The Senate Trumpcare Bill’s Worst Advocate Is President Trump

Trump meets with GOP senators about their plan to provide health insurance for everybody. Photo: Alex Wong/Getty Images

During the ill-fated first round of the Republican effort to repeal and replace Obamacare, President Trump suggested that he wouldn’t support a bill that hurts Americans, telling Fox News, “If we’re not going to take care of the people, I’m not signing anything.” Then he held a Rose Garden ceremony to celebrate the passage of the American Health Care Act, which was projected to cost 23 million people their insurance in the next decade.

Earlier this month, President Trump told a group of Republican senators that the House bill was “mean, mean, mean.” Yet he supported the nearly identical Senate version of the bill, which would cause 22 million people to lose their coverage by 2026. And when Senate Majority Leader Mitch McConnell postponed the vote on Tuesday, President Trump invited every Republican senator to the White House and urged them to keep at it.

The simplest explanation for President Trump’s inconsistent stance on the health legislation (which the White House prefers not to call Trumpcare) is that he habitually tells the person standing in front of him whatever he thinks they want to hear, and isn’t worried about getting his facts straight. On Tuesday, the New York Times highlighted another possibility: President Trump has no idea what’s in the bill.

A senator who supports the bill left the meeting at the White House with a sense that the president did not have a grasp of some basic elements of the Senate plan — and seemed especially confused when a moderate Republican complained that opponents of the bill would cast it as a massive tax break for the wealthy, according to an aide who received a detailed readout of the exchange.


Mr. Trump said he planned to tackle tax reform later, ignoring the repeal’s tax implications, the staff member added.

According to the Times, Trump likes to tell friends he’s a “closer,” and in one meeting during the House health-care fight he reportedly urged members of Congress to look at the optics, not the bill’s contents. “Forget about the little shit,” Trump said. “Let’s focus on the big picture here.”

This irked several of the congressmen, who felt details matter when you’re disrupting one-fifth of the economy. But even when focused on the politics of the health-care fight, Trump doesn’t appear to have a good sense of what’s happening in the Senate. While the White House was deeply involved in the renegotiation of AHCA and Trump pressured wavering House Republicans to vote for it in May, the president has been largely uninvolved in the Senate process. Trump talked with a few GOP opponents — including senators Mike Lee, Ted Cruz, and Rand Paul — but failed to sway them.

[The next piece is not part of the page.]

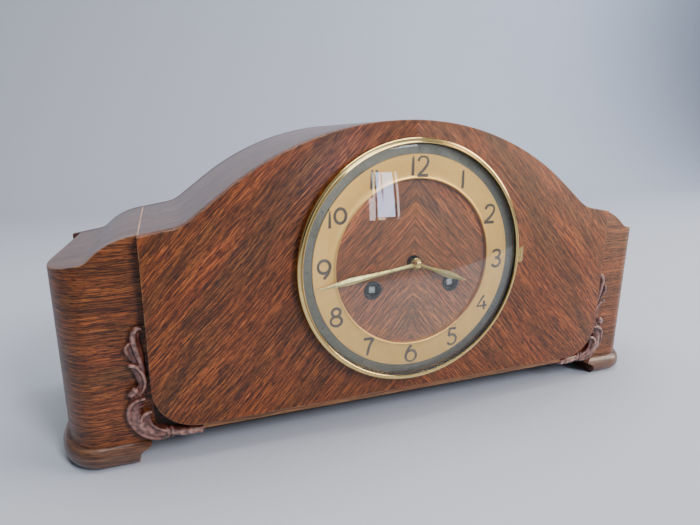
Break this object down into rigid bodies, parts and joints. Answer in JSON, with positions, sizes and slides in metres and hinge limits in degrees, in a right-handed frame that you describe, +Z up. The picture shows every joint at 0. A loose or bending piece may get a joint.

Some Senate Republicans complained that Trump was actually hindering the process, and not just because Democrats have seized on his remark that the GOP plan is “mean.” After Republican Senator Dean Heller announced his opposition to the bill on Friday, pro-Trump super-pac America First Policies began running TV and radio ads attacking him. According to Politico the move, which was sanctioned by the White House, infuriated McConnell, as it made it harder to get Heller’s support. It angered several other top Republicans as well, since attacking the most vulnerable member of the conference is not conducive to their goal of maintaining a majority in 2018.

The Times reports that McConnell called White House chief of staff Reince Priebus and complained that the anti-Heller campaign was “beyond stupid.” Several senators, including Heller himself, complained about the ads during Tuesday’s meeting with Trump, and America First Policies announced they were pulling them a short time later.

In Trump’s defense, McConnell crafted the Senate bill in secret, and reportedly told the White House that it should leave everything to him. Per Politico:

Trump told aides and McConnell that he wanted to be involved in whipping votes, and two administration officials said he enjoyed doing so in the House.


But McConnell aides and advisers don’t think Trump can help like he could in the House.


“Trump doesn’t bring us any votes. He just doesn’t,” said one person familiar with the majority leader’s thinking.

Trump may have sway over members of the House, but as the Washington Post reports, senators are generally more independent and are much less afraid of Trump.

“The House health-care vote shows he does have juice, particularly with people on the right,” Senator Lindsey Graham said. “The Senate health-care vote shows that people feel that health care is a defining issue and that it’d be pretty hard for any politician to push a senator into taking a vote that’s going to have consequences for the rest of their life.”

It’s crazy that the president doesn’t seem fully aware of how his party intends to deliver one of his top campaign promises, but it’s probably a smart move. So far he’s shown he doesn’t understand how to sway senators, and might publicly criticize the bill if he finds out what’s in it.